### WHAT YOU HAVE TO DO
Search the material below for the string "built" and list each line that holds it.

* * *

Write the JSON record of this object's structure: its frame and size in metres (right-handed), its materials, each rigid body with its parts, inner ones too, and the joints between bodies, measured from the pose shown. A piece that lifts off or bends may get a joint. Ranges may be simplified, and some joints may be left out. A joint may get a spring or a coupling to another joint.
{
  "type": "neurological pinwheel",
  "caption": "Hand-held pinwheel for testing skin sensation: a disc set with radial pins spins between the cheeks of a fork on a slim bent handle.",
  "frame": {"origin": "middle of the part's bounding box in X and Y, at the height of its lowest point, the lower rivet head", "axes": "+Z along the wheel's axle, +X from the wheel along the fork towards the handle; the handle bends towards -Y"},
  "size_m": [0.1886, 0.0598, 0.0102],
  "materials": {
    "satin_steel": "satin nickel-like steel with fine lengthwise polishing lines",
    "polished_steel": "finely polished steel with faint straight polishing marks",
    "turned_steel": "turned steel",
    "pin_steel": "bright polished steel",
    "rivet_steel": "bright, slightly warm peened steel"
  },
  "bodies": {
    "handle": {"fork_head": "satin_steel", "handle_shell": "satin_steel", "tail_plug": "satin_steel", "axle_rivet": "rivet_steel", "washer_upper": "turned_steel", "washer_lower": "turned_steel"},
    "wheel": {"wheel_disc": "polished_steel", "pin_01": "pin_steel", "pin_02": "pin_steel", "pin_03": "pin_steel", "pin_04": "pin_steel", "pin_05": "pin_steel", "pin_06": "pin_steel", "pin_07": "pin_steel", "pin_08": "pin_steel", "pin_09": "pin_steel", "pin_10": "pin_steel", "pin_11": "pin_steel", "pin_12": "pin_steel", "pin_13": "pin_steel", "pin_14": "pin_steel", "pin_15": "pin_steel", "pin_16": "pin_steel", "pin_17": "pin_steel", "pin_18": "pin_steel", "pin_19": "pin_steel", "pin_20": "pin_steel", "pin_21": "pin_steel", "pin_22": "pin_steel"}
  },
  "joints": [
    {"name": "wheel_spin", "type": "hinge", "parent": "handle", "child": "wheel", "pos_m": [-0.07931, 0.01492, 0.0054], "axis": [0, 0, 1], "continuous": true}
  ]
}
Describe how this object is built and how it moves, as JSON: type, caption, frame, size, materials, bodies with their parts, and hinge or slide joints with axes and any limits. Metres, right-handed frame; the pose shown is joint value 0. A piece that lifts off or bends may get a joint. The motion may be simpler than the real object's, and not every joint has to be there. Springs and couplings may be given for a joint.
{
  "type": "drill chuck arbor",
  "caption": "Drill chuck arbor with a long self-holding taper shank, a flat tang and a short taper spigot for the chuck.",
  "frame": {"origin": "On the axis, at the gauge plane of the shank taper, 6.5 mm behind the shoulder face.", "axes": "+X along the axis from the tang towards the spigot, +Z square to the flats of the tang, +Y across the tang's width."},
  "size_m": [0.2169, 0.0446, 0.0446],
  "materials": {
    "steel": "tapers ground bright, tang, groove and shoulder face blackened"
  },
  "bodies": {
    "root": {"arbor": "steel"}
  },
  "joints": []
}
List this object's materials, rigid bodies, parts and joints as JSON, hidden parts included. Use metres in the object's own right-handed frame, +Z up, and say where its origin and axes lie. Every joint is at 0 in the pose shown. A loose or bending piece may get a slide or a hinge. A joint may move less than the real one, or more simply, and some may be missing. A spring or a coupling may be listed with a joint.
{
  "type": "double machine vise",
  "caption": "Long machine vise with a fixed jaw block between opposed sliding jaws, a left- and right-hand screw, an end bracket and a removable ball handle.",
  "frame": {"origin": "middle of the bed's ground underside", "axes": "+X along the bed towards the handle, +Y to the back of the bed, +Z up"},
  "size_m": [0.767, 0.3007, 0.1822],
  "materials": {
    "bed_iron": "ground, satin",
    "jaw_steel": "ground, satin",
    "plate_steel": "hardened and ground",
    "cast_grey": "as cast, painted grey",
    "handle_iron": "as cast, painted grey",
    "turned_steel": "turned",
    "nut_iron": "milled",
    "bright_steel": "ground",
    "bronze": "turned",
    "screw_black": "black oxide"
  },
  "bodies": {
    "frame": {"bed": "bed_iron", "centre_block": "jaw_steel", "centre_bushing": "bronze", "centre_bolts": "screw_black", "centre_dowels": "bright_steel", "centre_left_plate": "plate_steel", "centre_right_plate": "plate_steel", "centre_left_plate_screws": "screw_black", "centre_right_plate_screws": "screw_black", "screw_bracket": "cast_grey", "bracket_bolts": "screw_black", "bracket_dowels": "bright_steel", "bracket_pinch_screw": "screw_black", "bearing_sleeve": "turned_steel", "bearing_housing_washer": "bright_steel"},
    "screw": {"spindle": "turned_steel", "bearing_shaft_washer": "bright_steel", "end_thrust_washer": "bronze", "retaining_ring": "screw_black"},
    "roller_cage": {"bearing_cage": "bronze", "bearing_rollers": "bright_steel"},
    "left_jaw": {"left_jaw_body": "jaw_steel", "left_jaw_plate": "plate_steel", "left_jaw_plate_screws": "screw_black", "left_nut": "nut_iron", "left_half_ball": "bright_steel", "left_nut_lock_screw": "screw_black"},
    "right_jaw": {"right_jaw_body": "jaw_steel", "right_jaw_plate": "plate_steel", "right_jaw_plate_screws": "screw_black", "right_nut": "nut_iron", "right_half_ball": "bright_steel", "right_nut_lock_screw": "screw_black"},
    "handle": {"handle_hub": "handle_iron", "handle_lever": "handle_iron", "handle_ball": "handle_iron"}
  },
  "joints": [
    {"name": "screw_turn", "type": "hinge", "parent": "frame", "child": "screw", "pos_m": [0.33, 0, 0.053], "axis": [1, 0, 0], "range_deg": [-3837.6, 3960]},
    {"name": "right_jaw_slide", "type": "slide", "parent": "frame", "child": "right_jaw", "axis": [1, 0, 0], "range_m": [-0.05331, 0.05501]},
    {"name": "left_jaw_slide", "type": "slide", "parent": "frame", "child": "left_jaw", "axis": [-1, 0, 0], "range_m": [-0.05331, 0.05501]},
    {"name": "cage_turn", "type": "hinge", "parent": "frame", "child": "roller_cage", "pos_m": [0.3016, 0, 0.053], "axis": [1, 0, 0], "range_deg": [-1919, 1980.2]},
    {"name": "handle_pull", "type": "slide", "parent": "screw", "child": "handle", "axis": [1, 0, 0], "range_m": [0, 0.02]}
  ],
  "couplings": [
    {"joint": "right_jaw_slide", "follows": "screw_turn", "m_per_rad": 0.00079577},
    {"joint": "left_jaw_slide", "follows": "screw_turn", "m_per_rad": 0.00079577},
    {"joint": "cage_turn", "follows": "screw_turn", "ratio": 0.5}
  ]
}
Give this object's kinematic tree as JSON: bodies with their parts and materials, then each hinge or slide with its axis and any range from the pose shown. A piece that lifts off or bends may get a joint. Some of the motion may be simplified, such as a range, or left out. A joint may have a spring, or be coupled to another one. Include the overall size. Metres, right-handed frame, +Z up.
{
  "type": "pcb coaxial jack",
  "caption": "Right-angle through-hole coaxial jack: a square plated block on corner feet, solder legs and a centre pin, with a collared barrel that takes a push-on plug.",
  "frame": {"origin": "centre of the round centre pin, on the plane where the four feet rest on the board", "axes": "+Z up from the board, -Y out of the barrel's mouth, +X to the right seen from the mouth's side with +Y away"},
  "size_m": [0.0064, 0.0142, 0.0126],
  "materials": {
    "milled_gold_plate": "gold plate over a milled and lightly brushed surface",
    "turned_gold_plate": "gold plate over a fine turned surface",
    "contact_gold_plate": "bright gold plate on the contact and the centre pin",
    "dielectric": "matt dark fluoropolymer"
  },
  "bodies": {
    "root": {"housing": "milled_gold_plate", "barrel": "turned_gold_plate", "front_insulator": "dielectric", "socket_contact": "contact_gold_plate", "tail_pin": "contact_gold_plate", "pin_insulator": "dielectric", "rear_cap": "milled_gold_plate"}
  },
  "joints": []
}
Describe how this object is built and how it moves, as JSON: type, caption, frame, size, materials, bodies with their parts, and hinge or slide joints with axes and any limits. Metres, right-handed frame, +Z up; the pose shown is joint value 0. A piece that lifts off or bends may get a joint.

* * *

### SOLUTION FOR THIS TASK
Describe how this object is built and how it moves, as JSON: type, caption, frame, size, materials, bodies with their parts, and hinge or slide joints with axes and any limits. Metres, right-handed frame; the pose shown is joint value 0. A piece that lifts off or bends may get a joint. The motion may be simpler than the real object's, and not every joint has to be there. Springs and couplings may be given for a joint.
Describe how this object is built and how it moves, as JSON: type, caption, frame, size, materials, bodies with their parts, and hinge or slide joints with axes and any limits. Metres, right-handed frame, +Z up; the pose shown is joint value 0. A piece that lifts off or bends may get a joint.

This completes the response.